### TASK BRIEF
Return, exactly as written, every line from the first line of the data below through the line that contains "bmesh.ops.recalc_face_normals(mesh, faces=mesh.faces)".

### SOURCE DATA
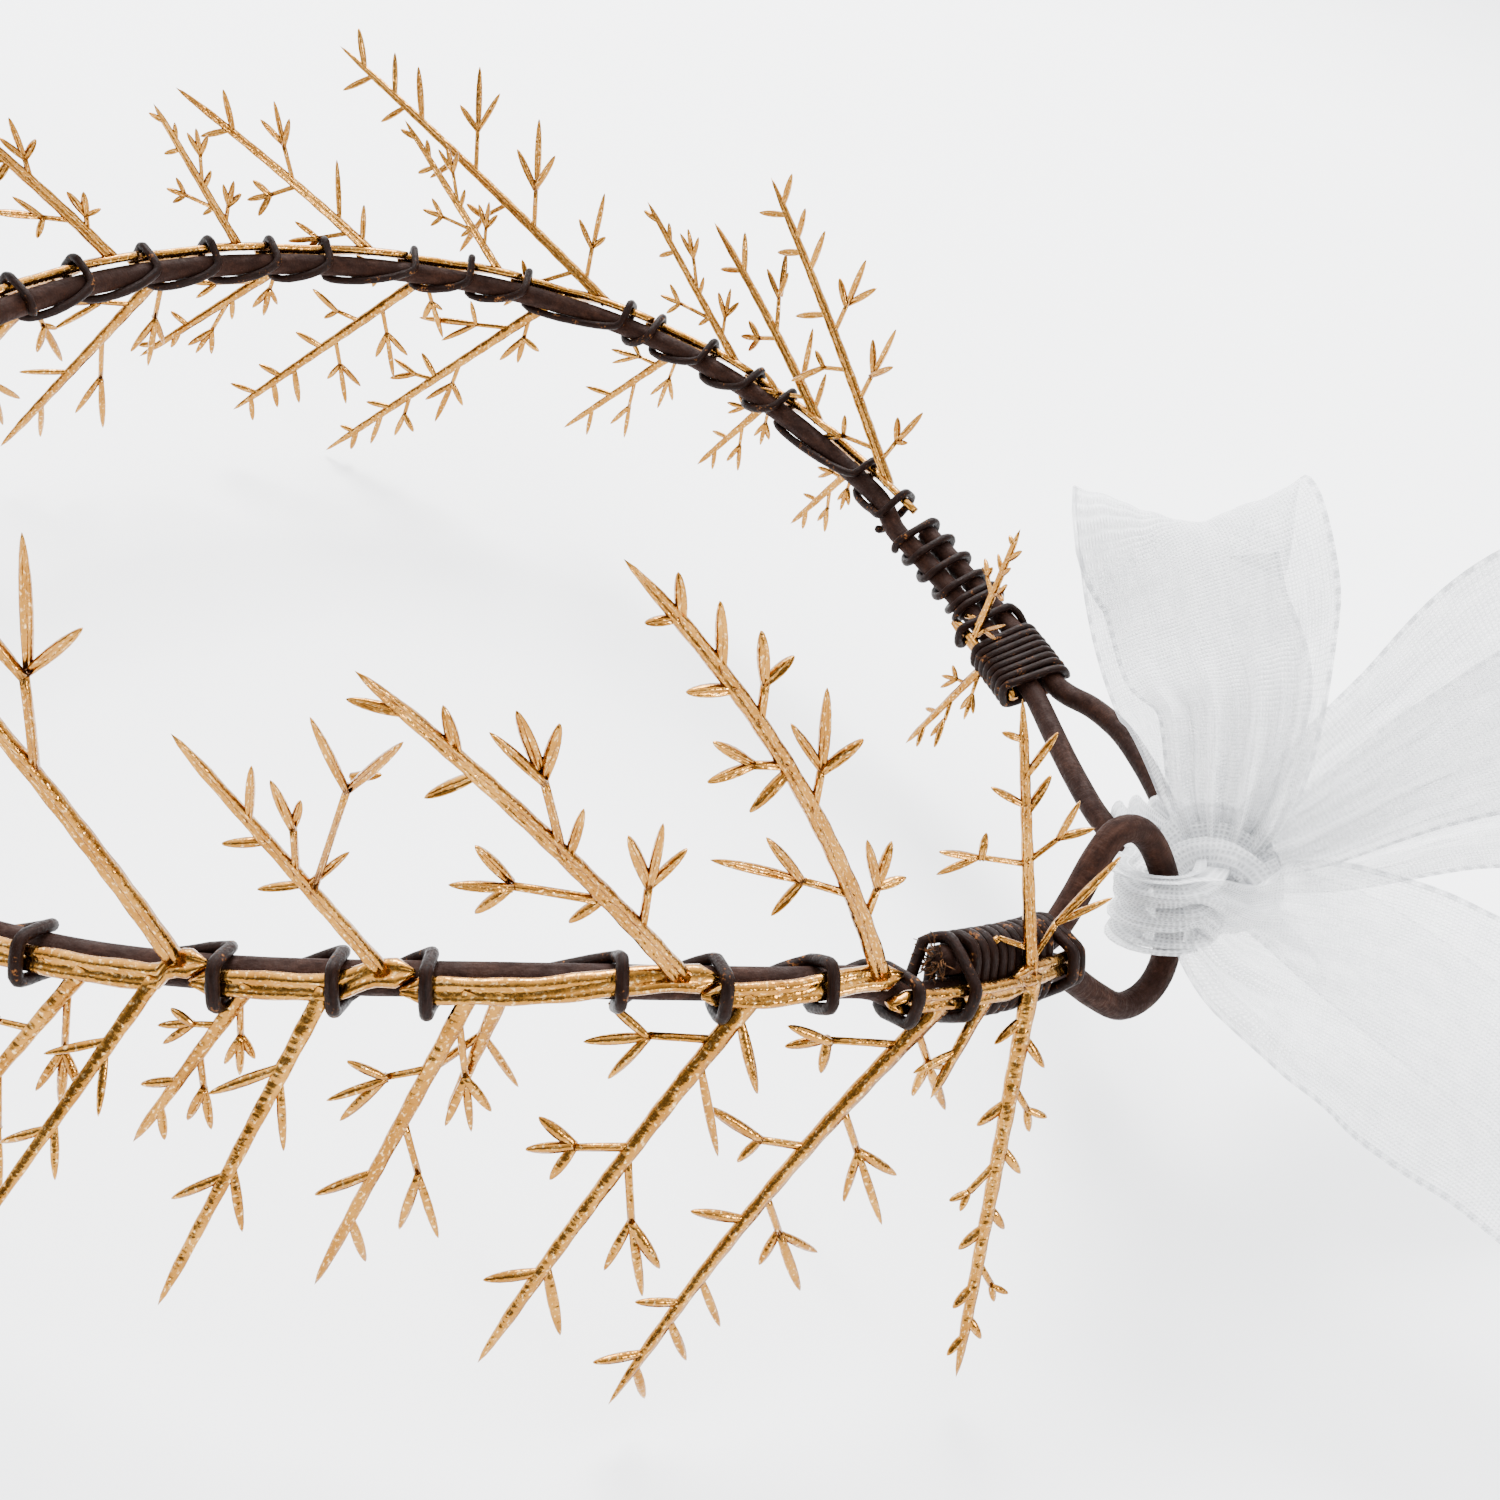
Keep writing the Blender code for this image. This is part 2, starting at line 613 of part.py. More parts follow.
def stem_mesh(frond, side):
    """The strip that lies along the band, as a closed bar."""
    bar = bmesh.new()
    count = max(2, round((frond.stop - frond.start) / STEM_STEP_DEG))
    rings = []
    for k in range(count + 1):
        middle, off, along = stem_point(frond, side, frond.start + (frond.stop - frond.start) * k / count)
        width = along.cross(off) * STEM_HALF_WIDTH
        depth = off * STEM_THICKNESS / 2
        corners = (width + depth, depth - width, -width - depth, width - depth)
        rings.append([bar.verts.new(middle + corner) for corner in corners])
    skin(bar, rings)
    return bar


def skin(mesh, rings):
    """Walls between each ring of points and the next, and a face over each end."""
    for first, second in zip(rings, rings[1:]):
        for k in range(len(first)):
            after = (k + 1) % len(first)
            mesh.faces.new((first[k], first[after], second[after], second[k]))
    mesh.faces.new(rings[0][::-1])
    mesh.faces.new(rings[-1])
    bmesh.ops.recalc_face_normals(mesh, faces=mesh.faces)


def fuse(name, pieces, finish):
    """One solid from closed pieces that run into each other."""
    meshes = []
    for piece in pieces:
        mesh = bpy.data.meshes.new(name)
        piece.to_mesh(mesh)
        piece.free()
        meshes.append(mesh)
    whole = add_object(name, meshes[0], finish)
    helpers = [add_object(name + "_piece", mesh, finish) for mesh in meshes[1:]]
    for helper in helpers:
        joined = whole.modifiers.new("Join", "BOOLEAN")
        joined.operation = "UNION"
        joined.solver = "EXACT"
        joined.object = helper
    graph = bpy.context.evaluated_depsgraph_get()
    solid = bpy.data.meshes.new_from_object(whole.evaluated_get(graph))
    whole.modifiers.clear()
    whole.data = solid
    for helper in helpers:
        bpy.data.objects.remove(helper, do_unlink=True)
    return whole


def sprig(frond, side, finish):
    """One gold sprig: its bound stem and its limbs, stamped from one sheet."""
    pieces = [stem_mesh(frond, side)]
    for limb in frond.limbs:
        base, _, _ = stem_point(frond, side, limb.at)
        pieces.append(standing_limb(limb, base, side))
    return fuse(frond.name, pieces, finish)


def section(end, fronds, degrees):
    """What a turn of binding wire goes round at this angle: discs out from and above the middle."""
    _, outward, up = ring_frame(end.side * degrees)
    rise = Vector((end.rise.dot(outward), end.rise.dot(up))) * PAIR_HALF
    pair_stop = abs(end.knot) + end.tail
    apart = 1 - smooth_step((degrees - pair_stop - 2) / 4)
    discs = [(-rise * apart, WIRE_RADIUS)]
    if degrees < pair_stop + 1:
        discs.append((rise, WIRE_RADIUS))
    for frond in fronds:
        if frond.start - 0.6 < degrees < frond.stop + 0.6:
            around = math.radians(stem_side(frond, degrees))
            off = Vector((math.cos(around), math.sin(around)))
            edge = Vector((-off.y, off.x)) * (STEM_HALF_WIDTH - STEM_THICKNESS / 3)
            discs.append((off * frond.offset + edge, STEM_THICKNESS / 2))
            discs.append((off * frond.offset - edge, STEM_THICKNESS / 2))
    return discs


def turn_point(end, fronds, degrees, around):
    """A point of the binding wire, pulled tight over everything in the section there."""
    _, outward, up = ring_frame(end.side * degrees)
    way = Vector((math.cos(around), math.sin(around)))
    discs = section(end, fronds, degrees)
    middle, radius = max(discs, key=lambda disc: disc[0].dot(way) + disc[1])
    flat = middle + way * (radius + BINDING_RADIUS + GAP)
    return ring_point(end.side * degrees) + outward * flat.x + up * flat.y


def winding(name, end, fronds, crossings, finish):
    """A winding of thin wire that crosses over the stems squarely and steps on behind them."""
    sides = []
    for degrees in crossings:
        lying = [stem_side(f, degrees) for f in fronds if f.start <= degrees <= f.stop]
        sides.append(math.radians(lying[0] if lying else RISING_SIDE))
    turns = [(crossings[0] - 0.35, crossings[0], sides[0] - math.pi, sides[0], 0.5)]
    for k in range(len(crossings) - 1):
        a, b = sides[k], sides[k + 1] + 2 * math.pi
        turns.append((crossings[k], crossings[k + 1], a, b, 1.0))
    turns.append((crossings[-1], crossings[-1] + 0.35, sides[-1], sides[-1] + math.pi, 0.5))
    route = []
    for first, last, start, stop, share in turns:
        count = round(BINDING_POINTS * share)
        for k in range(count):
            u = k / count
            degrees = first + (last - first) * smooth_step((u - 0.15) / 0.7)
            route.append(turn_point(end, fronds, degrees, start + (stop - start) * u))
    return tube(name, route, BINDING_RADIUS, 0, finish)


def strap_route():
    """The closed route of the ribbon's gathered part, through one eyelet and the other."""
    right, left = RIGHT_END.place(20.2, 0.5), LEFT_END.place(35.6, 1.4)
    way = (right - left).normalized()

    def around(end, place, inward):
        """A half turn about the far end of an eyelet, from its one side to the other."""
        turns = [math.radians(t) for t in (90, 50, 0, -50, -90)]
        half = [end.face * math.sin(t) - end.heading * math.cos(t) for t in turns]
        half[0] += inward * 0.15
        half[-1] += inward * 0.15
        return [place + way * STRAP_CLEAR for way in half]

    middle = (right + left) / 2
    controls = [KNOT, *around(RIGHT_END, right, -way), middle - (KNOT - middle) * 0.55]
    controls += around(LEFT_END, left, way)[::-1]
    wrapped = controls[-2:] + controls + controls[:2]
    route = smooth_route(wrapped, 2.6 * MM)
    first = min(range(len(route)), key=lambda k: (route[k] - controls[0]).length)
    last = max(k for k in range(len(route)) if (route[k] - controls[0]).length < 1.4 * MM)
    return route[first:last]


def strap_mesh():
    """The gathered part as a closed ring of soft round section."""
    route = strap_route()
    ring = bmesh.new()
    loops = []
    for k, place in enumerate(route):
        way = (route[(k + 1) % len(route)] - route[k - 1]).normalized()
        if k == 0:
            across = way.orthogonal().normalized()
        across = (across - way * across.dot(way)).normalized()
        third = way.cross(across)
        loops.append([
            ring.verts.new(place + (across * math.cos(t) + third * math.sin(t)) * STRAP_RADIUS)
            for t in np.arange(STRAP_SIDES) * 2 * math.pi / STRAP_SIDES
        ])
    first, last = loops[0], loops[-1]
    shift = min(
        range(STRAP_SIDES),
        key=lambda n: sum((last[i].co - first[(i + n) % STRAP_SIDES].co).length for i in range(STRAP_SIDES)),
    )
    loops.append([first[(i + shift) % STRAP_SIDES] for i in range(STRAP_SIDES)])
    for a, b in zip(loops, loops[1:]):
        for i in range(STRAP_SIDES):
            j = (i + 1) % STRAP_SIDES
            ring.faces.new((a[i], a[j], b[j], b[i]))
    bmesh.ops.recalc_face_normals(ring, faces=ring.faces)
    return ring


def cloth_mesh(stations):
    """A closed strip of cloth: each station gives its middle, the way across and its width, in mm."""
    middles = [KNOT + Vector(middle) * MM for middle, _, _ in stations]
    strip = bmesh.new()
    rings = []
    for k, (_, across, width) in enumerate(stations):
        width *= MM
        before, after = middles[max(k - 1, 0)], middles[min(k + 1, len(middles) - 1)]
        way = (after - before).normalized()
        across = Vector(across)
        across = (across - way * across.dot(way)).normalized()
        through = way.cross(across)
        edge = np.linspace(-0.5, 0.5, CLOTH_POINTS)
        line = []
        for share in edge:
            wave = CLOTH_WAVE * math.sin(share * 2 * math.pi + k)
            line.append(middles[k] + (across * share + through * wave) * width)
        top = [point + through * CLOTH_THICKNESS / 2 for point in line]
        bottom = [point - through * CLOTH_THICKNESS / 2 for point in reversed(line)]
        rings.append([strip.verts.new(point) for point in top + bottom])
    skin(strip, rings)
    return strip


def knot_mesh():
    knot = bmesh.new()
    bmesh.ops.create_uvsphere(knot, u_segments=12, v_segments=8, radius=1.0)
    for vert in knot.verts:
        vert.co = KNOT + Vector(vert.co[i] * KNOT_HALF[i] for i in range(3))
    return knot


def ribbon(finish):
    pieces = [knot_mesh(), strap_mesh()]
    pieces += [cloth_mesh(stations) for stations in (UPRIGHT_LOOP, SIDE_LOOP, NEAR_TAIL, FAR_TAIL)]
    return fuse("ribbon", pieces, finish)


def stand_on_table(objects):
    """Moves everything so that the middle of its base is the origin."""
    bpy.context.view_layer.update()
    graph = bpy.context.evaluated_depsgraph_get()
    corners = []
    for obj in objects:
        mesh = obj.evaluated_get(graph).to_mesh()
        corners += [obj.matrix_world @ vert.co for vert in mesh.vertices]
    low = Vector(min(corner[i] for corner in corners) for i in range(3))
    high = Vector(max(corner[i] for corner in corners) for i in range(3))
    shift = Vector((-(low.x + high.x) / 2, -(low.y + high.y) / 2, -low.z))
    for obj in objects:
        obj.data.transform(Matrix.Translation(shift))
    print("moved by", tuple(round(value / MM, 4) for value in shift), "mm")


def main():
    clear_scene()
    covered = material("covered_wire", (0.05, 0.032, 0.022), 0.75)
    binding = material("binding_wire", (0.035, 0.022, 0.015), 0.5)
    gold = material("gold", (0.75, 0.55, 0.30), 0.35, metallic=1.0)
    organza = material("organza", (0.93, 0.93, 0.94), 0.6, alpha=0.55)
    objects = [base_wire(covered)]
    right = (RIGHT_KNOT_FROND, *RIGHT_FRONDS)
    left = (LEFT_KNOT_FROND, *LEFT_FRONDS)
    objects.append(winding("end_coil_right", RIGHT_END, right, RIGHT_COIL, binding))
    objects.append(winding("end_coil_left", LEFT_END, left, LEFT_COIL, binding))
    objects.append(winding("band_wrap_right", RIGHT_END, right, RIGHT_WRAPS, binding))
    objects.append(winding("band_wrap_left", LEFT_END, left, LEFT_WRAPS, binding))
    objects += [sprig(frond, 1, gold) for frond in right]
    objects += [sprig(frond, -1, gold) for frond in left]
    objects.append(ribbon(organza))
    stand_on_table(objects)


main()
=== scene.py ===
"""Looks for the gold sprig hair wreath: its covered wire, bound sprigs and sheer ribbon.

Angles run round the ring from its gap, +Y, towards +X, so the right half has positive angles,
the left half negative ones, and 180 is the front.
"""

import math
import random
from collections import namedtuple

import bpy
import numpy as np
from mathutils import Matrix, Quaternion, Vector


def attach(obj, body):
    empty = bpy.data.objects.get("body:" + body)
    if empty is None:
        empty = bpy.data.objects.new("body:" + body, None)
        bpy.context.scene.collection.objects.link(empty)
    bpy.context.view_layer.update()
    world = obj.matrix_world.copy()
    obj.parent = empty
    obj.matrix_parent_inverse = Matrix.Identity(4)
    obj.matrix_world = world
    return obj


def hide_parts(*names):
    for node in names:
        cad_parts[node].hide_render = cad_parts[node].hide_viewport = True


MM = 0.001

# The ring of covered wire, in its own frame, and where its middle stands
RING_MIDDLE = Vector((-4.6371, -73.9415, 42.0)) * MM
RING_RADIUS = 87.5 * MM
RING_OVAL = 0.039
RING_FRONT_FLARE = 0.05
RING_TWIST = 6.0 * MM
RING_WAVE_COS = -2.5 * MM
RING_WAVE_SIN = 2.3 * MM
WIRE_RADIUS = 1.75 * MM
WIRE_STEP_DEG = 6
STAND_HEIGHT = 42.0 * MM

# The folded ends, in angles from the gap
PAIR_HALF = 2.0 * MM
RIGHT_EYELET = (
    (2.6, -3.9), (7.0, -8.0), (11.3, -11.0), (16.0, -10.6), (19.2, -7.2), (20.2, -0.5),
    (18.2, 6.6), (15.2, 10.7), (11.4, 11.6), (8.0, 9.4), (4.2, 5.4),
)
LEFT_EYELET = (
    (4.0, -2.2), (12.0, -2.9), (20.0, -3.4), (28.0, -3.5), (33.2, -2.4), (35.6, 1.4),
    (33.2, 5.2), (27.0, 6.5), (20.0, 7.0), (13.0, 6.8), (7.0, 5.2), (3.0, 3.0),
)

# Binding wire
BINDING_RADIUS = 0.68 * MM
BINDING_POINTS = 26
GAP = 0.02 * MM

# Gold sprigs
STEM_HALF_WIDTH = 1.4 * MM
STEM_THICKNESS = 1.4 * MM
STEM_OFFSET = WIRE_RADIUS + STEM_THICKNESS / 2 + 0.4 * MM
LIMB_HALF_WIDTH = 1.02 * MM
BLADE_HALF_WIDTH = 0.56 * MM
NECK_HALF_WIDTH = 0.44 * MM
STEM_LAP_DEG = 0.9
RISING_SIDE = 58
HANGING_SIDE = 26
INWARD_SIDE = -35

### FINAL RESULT
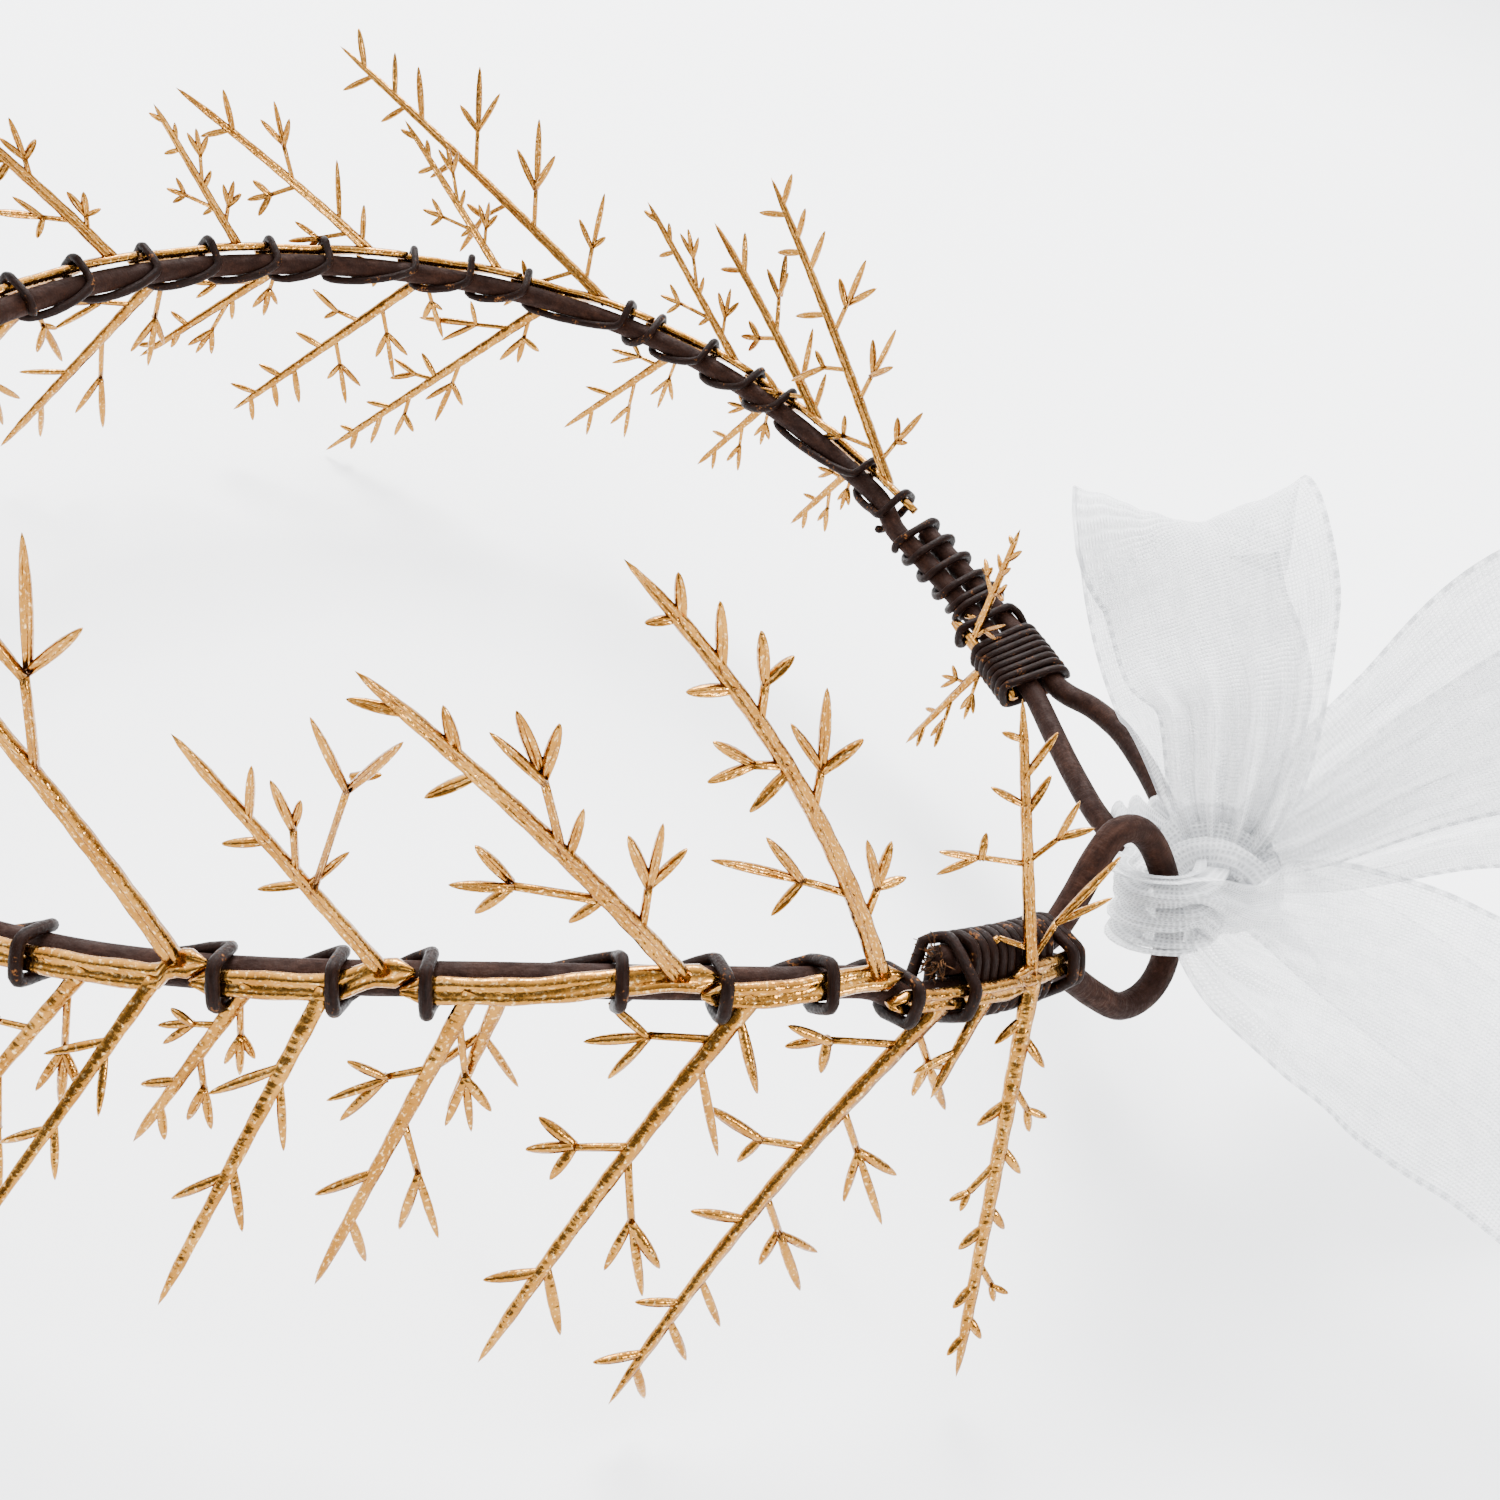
Keep writing the Blender code for this image. This is part 2, starting at line 613 of part.py. More parts follow.
def stem_mesh(frond, side):
    """The strip that lies along the band, as a closed bar."""
    bar = bmesh.new()
    count = max(2, round((frond.stop - frond.start) / STEM_STEP_DEG))
    rings = []
    for k in range(count + 1):
        middle, off, along = stem_point(frond, side, frond.start + (frond.stop - frond.start) * k / count)
        width = along.cross(off) * STEM_HALF_WIDTH
        depth = off * STEM_THICKNESS / 2
        corners = (width + depth, depth - width, -width - depth, width - depth)
        rings.append([bar.verts.new(middle + corner) for corner in corners])
    skin(bar, rings)
    return bar


def skin(mesh, rings):
    """Walls between each ring of points and the next, and a face over each end."""
    for first, second in zip(rings, rings[1:]):
        for k in range(len(first)):
            after = (k + 1) % len(first)
            mesh.faces.new((first[k], first[after], second[after], second[k]))
    mesh.faces.new(rings[0][::-1])
    mesh.faces.new(rings[-1])
    bmesh.ops.recalc_face_normals(mesh, faces=mesh.faces)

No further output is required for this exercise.